驚くべき蛮行だ。学校から200人を超すキリスト教徒の女生徒が武装組織にさらわれた。

 この娘たちを奴隷として売り飛ばす。そう脅しつつ、収監中の仲間の釈放を求めている。

 アフリカ西部のナイジェリアで4月から続くこの事件に、世界の目が注がれている。

 組織の名は、ボコ・ハラム。「西洋の教育は罪」という意味だという。女性に学校教育は要らない、と唱える過激派だ。

 彼らはイスラム主義を掲げているが、イスラムの教えからは程遠い。誘拐だけでなく、爆破や襲撃も繰り返してきた。

 教育を受ける権利は平等であり、性別も国籍も宗教も関係ない。それは今の世界に共通する普遍の原則である。

 近年の紛争介入に及び腰だった米欧も素早く反応した。救出へ国際支援が集まりつつある。一日も早い帰還を願う。

 この多民族国家は長い内紛の歴史を抱えている。様々な抗争で、この15年間で2万5千人超の命が失われたとされる。

 テロは、この国の社会に深く巣くった病なのである。

 その背景にはアフリカの国々にありがちな構造がある。貧困と格差、そして腐敗だ。

 ナイジェリアには豊かな油田がある。だが、その恩恵はキリスト教徒の多い南部の特権層が独占している。イスラム教徒が多い北部はとくに貧しい。

 その反発から生まれた抵抗組織を政府は弾圧し、多数を警察が処刑してきた。それが報復の連鎖に拍車をかけた。

 そんな惨状に国際社会はどれほど関心を払ってきただろう。

 9・11テロ事件以来、米国がご都合主義の対テロ戦に終始した責任は重い。だが、アフリカ大陸への深い理解を欠いてきたのは、米国だけではない。

 アルジェリアで昨年、日本人10人が犠牲となる痛ましい人質事件が起きた。その背景には、この地域でのイスラム過激派の台頭があった。

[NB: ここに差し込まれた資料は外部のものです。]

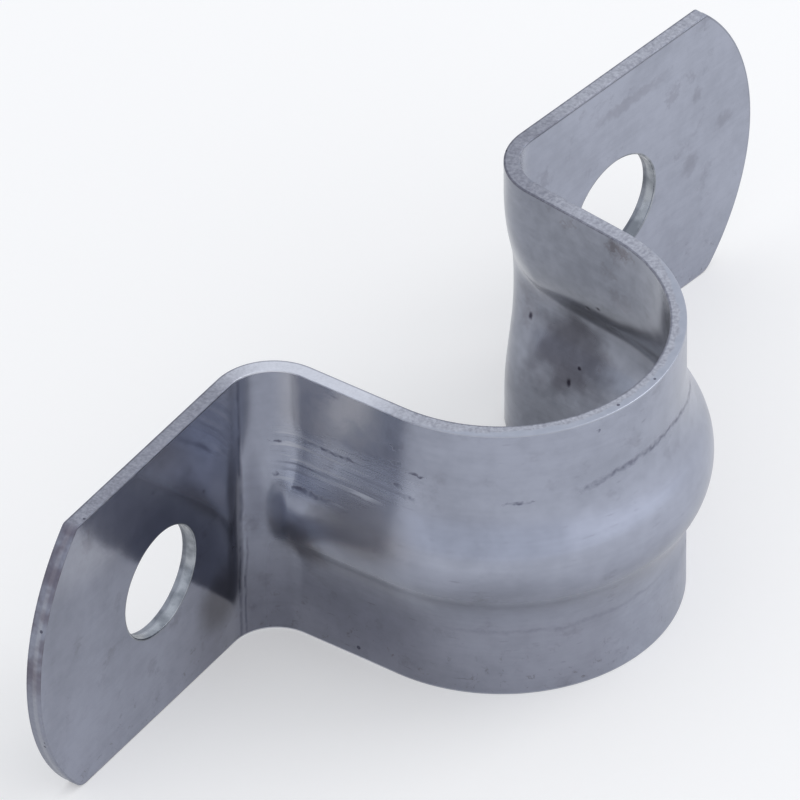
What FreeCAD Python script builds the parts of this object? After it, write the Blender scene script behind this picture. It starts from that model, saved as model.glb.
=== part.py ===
"""Two-hole conduit strap, pressed and folded from one strip of stainless sheet.

Frame, in millimetres: the conduit's axis is the Z axis, and the strip stands on its lower edge at Z = 0.
The bow bulges towards -Y, the tabs reach out along X, and their backs face the wall, which is at +Y.

The half on the +X side is built and then mirrored. Along it the sheet has a heading, in degrees: 0 is
along the wall, as at the middle of the bow, and 90 is straight towards the wall.
"""
import FreeCAD, Part
import math
import os
import Sketcher

DIMENSIONS = {
    "band_width": 20.0,  # width of the strip, along the conduit
    "thickness": 1.0,  # of the sheet
    "bow_radius": 10.1,  # inner radius, which seats a 20 mm conduit
    "leg_heading": 86.5,  # the heading that the bow ends at, and that the leg keeps
    "leg_length": 6.8,  # straight run between the bow and the bend
    "bend_radius": 3.0,  # on the front of the bend, its hollow side
    "tab_tilt": 3.75,  # spring-back, which holds each tab's end off the wall
    "tab_length": 16.1,  # of the tab's straight edges, from the bend to the corner
    "tab_bulge": 4.1,  # how far the end arc stands out past the corners
    "lower_corner_radius": 1.3,  # rounding between a tab's lower edge and its end arc
    "upper_corner_radius": 0.4,  # the same at its upper edge, which is crisper
    "hole_diameter": 7.3,
    "hole_distance": 7.6,  # from the bend to the middle of the hole
    "bead_height": 1.65,  # of the stiffening bead, above the band beside it
    "crown_radius": 4.6,  # across the top of the bead, on the outside
    "root_radius": 8.0,  # where the bead flares out into the band, on the outside
    "bead_spread": 3.0,  # how much wider each side of the bead is by the end of the bend
}
# The bead sinks and widens as the sheet turns through the bend. Each of these shares of the turn has a
# section of its own.
RUN_OUT = (0.0, 0.25, 0.5, 0.75)
SINKING = 1.5  # the power of the turn's cosine that the bead's height goes with
TOUCHING = 1e-6

# Expressions that several sketches share. The whole bend turns about one upright centre line.
SEAT_TO_BEND = "(Dims.bow_radius + Dims.thickness + Dims.bend_radius)"
BEND_X = f"({SEAT_TO_BEND} * sin(Dims.leg_heading) + Dims.leg_length * cos(Dims.leg_heading))"
BEND_Y = f"(Dims.leg_length * sin(Dims.leg_heading) - {SEAT_TO_BEND} * cos(Dims.leg_heading))"
BACK_RADIUS = "(Dims.bend_radius + Dims.thickness)"
END_RADIUS = "((Dims.band_width^2 / 4 + Dims.tab_bulge^2) / (2 * Dims.tab_bulge))"
BOTH_RADII = "(Dims.crown_radius + Dims.root_radius)"
REACH = f"sqrt({BOTH_RADII}^2 - ({BOTH_RADII} - Dims.bead_height)^2)"


def make_sheet(doc):
    """The driving dimensions, one alias a row."""
    sheet = doc.addObject("Spreadsheet::Sheet", "Dims")
    for row, (alias, value) in enumerate(DIMENSIONS.items(), start=1):
        sheet.set(f"A{row}", alias)
        sheet.set(f"B{row}", str(value))
        sheet.setAlias(f"B{row}", alias)
    doc.recompute()


def origin_feature(body, role):
    return next(item for item in body.Origin.OriginFeatures if item.Role == role)


def new_sketch(body, name, plane):
    sketch = body.newObject("Sketcher::SketchObject", name)
    sketch.AttachmentSupport = [(origin_feature(body, plane), "")]
    sketch.MapMode = "FlatFace"
    return sketch


def upright_sketch(body, name, x, y, turn):
    """A sketch that stands along Z, its own x axis turned away from +X. x, y and turn are expressions."""
    sketch = new_sketch(body, name, "XZ_Plane")
    place = f"placement(vector({x}; 0; -({y})); rotation(vector(0; 1; 0); {turn}))"
    sketch.setExpression("AttachmentOffset", place)
    return sketch


def line(start, end):
    return Part.LineSegment(FreeCAD.Vector(*start, 0), FreeCAD.Vector(*end, 0))


def arc(centre, start, end):
    """The shorter arc about a centre from one point to another."""
    centre, start, end = (FreeCAD.Vector(*point, 0) for point in (centre, start, end))
    outwards = ((start + end) * 0.5 - centre).normalize()
    return Part.Arc(start, centre + outwards * (start - centre).Length, end)


def towards(point, target, distance):
    """The point that lies a distance along the way from one point to another."""
    share = distance / math.dist(point, target)
    return tuple(a + (b - a) * share for a, b in zip(point, target))


def tie(sketch, kind, *where):
    sketch.addConstraint(Sketcher.Constraint(kind, *where))


def drive(sketch, expression, kind, *where):
    """A dimension of the sketch, tied to the sheet."""
    index = sketch.addConstraint(Sketcher.Constraint(kind, *where))
    sketch.setExpression(f"Constraints[{index}]", expression)


def join(sketch, one, other, kind="Coincident"):
    """Ties two edges together at the ends where they touch."""
    for first, second in ((1, 1), (1, 2), (2, 1), (2, 2)):
        gap = sketch.getPoint(one, first) - sketch.getPoint(other, second)
        if gap.Length < TOUCHING:
            tie(sketch, kind, one, first, other, second)
            return
    raise ValueError(f"{sketch.Name}: edges {one} and {other} don't touch")


def draw_loop(sketch, edges, sharp):
    """Closes the edges into one loop. Those listed as sharp meet their neighbours in corners."""
    sketch.addGeometry(edges, False)
    for one in range(len(edges)):
        other = (one + 1) % len(edges)
        corner = one in sharp or other in sharp
        join(sketch, one, other, "Coincident" if corner else "Tangent")


def drive_outline(sketch, foot, head):
    """Places the section's two narrow ends: bow_radius from the sketch's origin, and the sheet's own size."""
    size = DIMENSIONS
    for edge in (foot, head):
        tie(sketch, "Horizontal", edge)
    tie(sketch, "PointOnObject", foot, 1, -1)
    drive(sketch, "Dims.bow_radius", "DistanceX", -1, 1, foot, 1, size["bow_radius"])
    drive(sketch, "Dims.thickness", "DistanceX", foot, 1, foot, 2, size["thickness"])
    drive(sketch, "Dims.band_width", "DistanceY", foot, 1, head, 2, size["band_width"])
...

ナイジェリアの組織も無縁ではない。

 「地球最後の巨大市場」。アフリカは近年そう呼ばれ、安倍政権も中国に負けじと経済関与の拡大にかじを切る。

 その戦略を描くときに、アフリカ共通の難題である腐敗と人権軽視への取り組みが、どれほど意識されているだろうか。

 遠い国といえどもテロの温床を放置すれば、やがては地球規模で暴力が拡散する。それが9・11の教訓だったはずだ。

 格差と貧困の撲滅に向けて、もっと貢献の道を探れないか。それこそ「地球儀外交」「積極的平和主義」の名に値しよう。